Monitoring structural scale composite specimens in a post‐buckling regime: The integrated finite element stereo digital image correlation approach with geometrically non‐linear regularization

Abstract

Even though the simulations used to describe the failure of laminates are becoming more and more predictive, complex testing under multiaxial loadings is still required to validate the design of structural parts in a wide range of industrial domains. It is thus essential to assess the actual boundary conditions to allow for an objective comparison between testing and calculations, in particular since the structural tests are complex and often leads to buckling. Therefore, accurate estimation of force and moment fluxes applied to the specimen is critical. In this context, stereo digital image correlation (SDIC) has proven to be an important measurement tool and provides very well‐resolved surface displacement fields, but the exploitation of such measurements to calculate fluxes remains problematic when testing composites.

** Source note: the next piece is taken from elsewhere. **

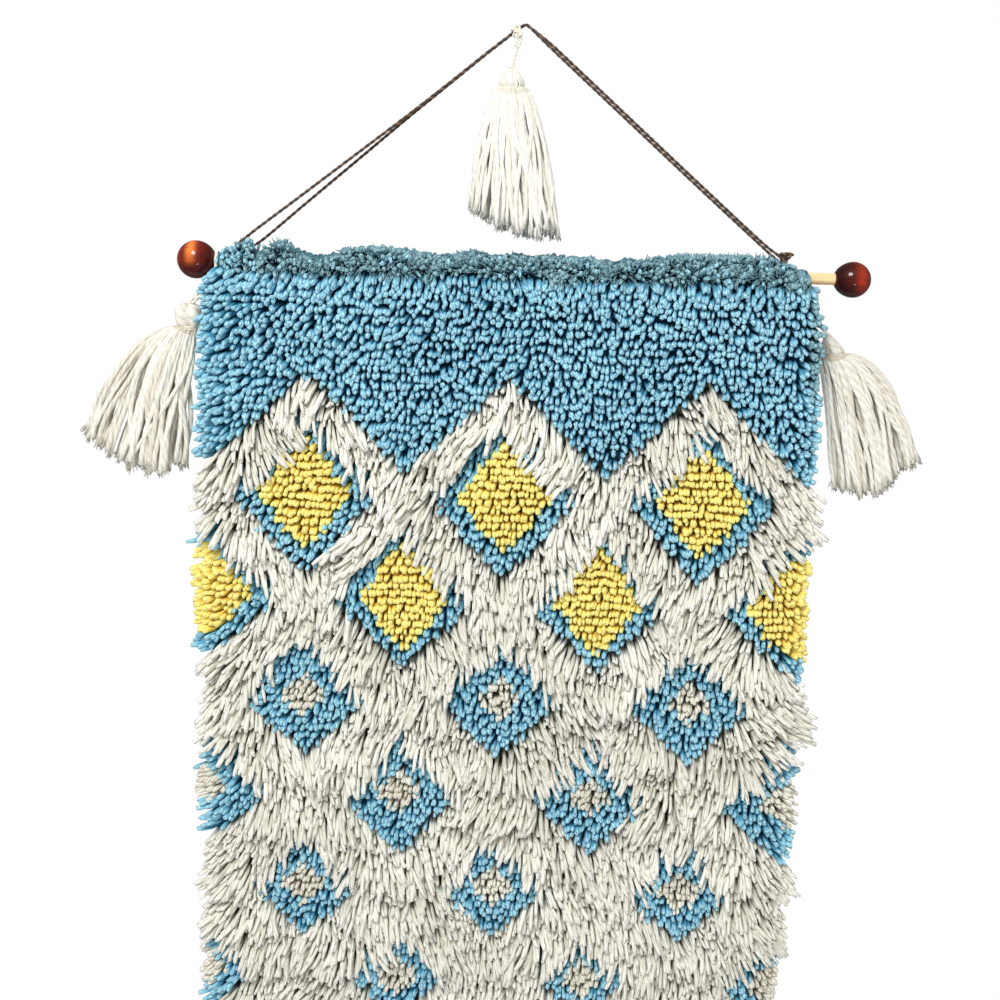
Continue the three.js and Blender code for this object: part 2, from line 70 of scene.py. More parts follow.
LEAN_RIGHT = [(0, 0.22), (8, 0.5), (29, 0.36), (47, 0.52), (93, 0.66), (170, 0.62), (250, 0.82),
              (320, 1.0), (390, 0.7), (460, 1.0), (540, 0.8), (620, 0.66), (694, 0.55)]


def table(rows, x):
    xs, ys = np.array(rows, float).T
    x = np.clip(np.asarray(x, float), xs[0], xs[-1])
    i = np.clip(np.searchsorted(xs, x) - 1, 0, len(xs) - 2)
    t = (x - xs[i]) / (xs[i + 1] - xs[i])
    t = t * t * (3 - 2 * t)
    return ys[i] + (ys[i + 1] - ys[i]) * t


def smooth(t):
    t = np.clip(t, 0, 1)
    return t * t * (3 - 2 * t)


def lerp(a, b, t):
    return a + (b - a) * t


def hashed(ix, iy, seed):
    h = (ix * 374761393 + iy * 668265263 + seed * 144269504) & 0xFFFFFFFF
    h = ((h ^ (h >> 13)) * 1274126177) & 0xFFFFFFFF
    return ((h ^ (h >> 16)) & 0xFFFF) / 65535.0


def noise(x, y, size, seed):
    """Smooth unevenness from -1 to 1, with patches of about that size."""
    x, y = np.asarray(x, float) / size, np.asarray(y, float) / size
    ix, iy = np.floor(x).astype(np.int64), np.floor(y).astype(np.int64)
    fx, fy = x - ix, y - iy
    fx, fy = fx * fx * (3 - 2 * fx), fy * fy * (3 - 2 * fy)
    a = lerp(hashed(ix, iy, seed), hashed(ix + 1, iy, seed), fx)
    b = lerp(hashed(ix, iy + 1, seed), hashed(ix + 1, iy + 1, seed), fx)
    return 2 * lerp(a, b, fy) - 1


# ------------------------------------------------------------------ camera
def place_camera():
    data = bpy.data.cameras.new("camera")
    data.sensor_width = 36.0
    data.lens = 36.0 * 1466.2 / 1000.0
    data.clip_start, data.clip_end = 0.02, 60.0
    cam = bpy.data.objects.new("camera", data)
    scene.collection.objects.link(cam)
    pitch, roll = math.radians(12.6466), math.radians(1.7859)
    fw = Vector((0, math.cos(pitch), -math.sin(pitch)))
    up = Vector((0, math.sin(pitch), math.cos(pitch)))
    rt = Vector((1, 0, 0))
    r2 = math.cos(roll) * rt + math.sin(roll) * up
    u2 = -math.sin(roll) * rt + math.cos(roll) * up
    m = Matrix((r2, u2, -fw)).transposed().to_4x4()
    m.translation = Vector((-8.742e-3, -1213.23e-3, -111.73e-3))
    cam.matrix_world = m
    scene.camera = cam


place_camera()


# ------------------------------------------------------------------ meshes
TILES = 8


def mesh_object(name, verts, faces, uvs=None, material=None, smooth_faces=True):
    """verts in mm, faces a list of index arrays (n, 3) or (n, 4), uvs the matching list of (n, 3|4, 2) arrays."""
    faces = [np.asarray(f, np.int32) for f in faces]
    keep = [k for k, f in enumerate(faces) if len(f)]
    me = bpy.data.meshes.new(name)
    v = np.asarray(verts, float) * 0.001
    me.vertices.add(len(v))
    me.vertices.foreach_set("co", v.astype(np.float32).ravel())
    loops = np.concatenate([faces[k].ravel() for k in keep])
    total = np.concatenate([np.full(len(faces[k]), faces[k].shape[1], np.int32) for k in keep])
    start = np.concatenate([[0], np.cumsum(total)[:-1]]).astype(np.int32)
    me.loops.add(len(loops))
    me.loops.foreach_set("vertex_index", loops)
    me.polygons.add(len(total))
    me.polygons.foreach_set("loop_start", start)
    me.update(calc_edges=True)
    if uvs is not None:
        layer = me.uv_layers.new(name="OFBake")
        uv = np.concatenate([np.asarray(uvs[k], np.float32).reshape(-1) for k in keep])
        layer.data.foreach_set("uv", uv)
    if smooth_faces:
        me.polygons.foreach_set("use_smooth", np.ones(len(total), bool))
    me.validate()
    me.update()
    ob = bpy.data.objects.new(name, me)
    scene.collection.objects.link(ob)
    if material is not None:
        me.materials.append(material)
    return ob


class Strands:
    """Gathers many yarn ends and joins them into one mesh. Each lies in one tile of the yarn's map."""

    def __init__(self):
        self.verts, self.quads, self.tris, self.quv, self.tuv, self.count = [], [], [], [], [], 0

    def add(self, P, R, sides, tile, along=None, ref=(1.0, 0.0, 0.0), oval=None, tip=0.5, spin=None, ragged=0.0, lobed=0.0):
        P, R = np.asarray(P, float), np.asarray(R, float)
        n, k = R.shape
        if n == 0:
            return
        if along is None:
            step = np.linalg.norm(np.diff(P, axis=1), axis=2)
            along = np.concatenate([np.zeros((n, 1)), np.cumsum(step, axis=1)], axis=1)
            along = 0.96 * along / along[:, -1:]
        else:
            along = np.broadcast_to(np.asarray(along, float), (n, k))
        T = np.empty_like(P)
        T[:, 1:-1] = P[:, 2:] - P[:, :-2]
        T[:, 0], T[:, -1] = P[:, 1] - P[:, 0], P[:, -1] - P[:, -2]
        T /= np.linalg.norm(T, axis=2, keepdims=True) + 1e-12
        ref = np.broadcast_to(np.asarray(ref, float).reshape(-1, 1, 3), (n, k, 3))
        n1 = ref - (ref * T).sum(2, keepdims=True) * T
        n1 /= np.linalg.norm(n1, axis=2, keepdims=True) + 1e-12
        n2 = np.cross(T, n1)
        a = 2 * np.pi * np.arange(sides) / sides
        a = a[None, None, :] + (np.zeros(n) if spin is None else spin)[:, None, None]
        o = (np.ones(n) if oval is None else oval)[:, None, None]
        uneven = np.ones((n, k, sides, 1))
        if lobed:
            uneven = uneven + lobed * np.where(np.arange(sides) % 2, -1.0, 1.0)[None, None, :, None]
        if ragged:
            uneven[:, -2] += 0.5 * ragged * rng.normal(0, 1, (n, sides, 1)).clip(-2, 2)
            uneven[:, -1] += ragged * rng.normal(0, 1, (n, sides, 1)).clip(-2, 2)
        ring = (P[:, :, None, :] + R[:, :, None, None] * uneven *
                ((np.cos(a) * o)[..., None] * n1[:, :, None, :] + (np.sin(a) / o)[..., None] * n2[:, :, None, :]))
        apex = P[:, -1] + T[:, -1] * (R[:, -1] * tip)[:, None]
        if ragged:
            ring[:, -1] += T[:, -1][:, None, :] * (R[:, -1, None, None] * ragged * rng.normal(0, 1, (n, sides, 1)).clip(-1.5, 1.5))
            apex += (n1[:, -1] * rng.normal(0, ragged, (n, 1)) + n2[:, -1] * rng.normal(0, ragged, (n, 1))) * R[:, -1, None]
        v = np.concatenate([ring.reshape(n, k * sides, 3), apex[:, None]], axis=1)
        base = self.count + np.arange(n)[:, None] * (k * sides + 1)
        s, s1 = np.arange(sides), (np.arange(sides) + 1) % sides
        rows = np.arange(k - 1)[:, None] * sides
        q = np.stack([rows + s, rows + s1, rows + sides + s1, rows + sides + s], axis=-1).reshape(-1, 4)
        t = np.stack([(k - 1) * sides + s, (k - 1) * sides + s1, np.full(sides, k * sides)], axis=-1)
        self.quads.append((base[:, :, None] + q[None]).reshape(-1, 4))
        self.tris.append((base[:, :, None] + t[None]).reshape(-1, 3))
        self.verts.append(v.reshape(-1, 3))
        self.count += n * (k * sides + 1)
        ti, tj = tile
        u0, u1 = s / sides, (s + 1) / sides
        va, vb = along[:, :-1], along[:, 1:]
        qu = np.broadcast_to(np.stack([u0, u1, u1, u0], -1)[None, None], (n, k - 1, sides, 4))
        qv = np.broadcast_to(np.stack([va, va, vb, vb], -1)[:, :, None, :], (n, k - 1, sides, 4))
        self.quv.append(self.tiled(qu, qv, ti[:, None, None, None], tj[:, None, None, None]).reshape(-1, 4, 2))
        tu = np.broadcast_to(np.stack([u0, u1, (u0 + u1) / 2], -1)[None], (n, sides, 3))
        tv = np.stack([along[:, -1], along[:, -1], np.ones(n)], -1)[:, None, :]
        tv = np.broadcast_to(tv, (n, sides, 3))
        self.tuv.append(self.tiled(tu, tv, ti[:, None, None], tj[:, None, None]).reshape(-1, 3, 2))

    @staticmethod
    def tiled(u, v, ti, tj):
        return np.stack([(ti + 0.04 + 0.92 * u) / TILES, (tj + 0.03 + 0.94 * v) / TILES], axis=-1)

    def triangles(self):
        return sum(2 * len(q) for q in self.quads) + sum(len(t) for t in self.tris)

    def build(self, name, material):
        return mesh_object(name, np.concatenate(self.verts),
                           [np.concatenate(self.quads), np.concatenate(self.tris)],
                           [np.concatenate(self.quv), np.concatenate(self.tuv)], material)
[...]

The first objective of this study is both to reduce the uncertainty associated with fluxes determination on a complex test and to simplify the extraction process with respect to existing procedures. The second objective is to make this methodology robust to geometrically non‐linear deformations. In this paper, we propose a new methodology that extracts minimal boundary conditions in the form of 3D mechanically admissible displacements fields. The approach developed uses a finite element SDIC (FE‐SDIC) method regularized by means of mechanical behaviour admissibility equations. Results show that the new methodology outputs much more accurate fluxes than classical data generated from multiple differentiations of the displacement fields. Excellent noise robustness is obtained and quantified. Numerical predictions have been satisfactorily compared with experimental data from one structural‐scale composite specimen under complex testing.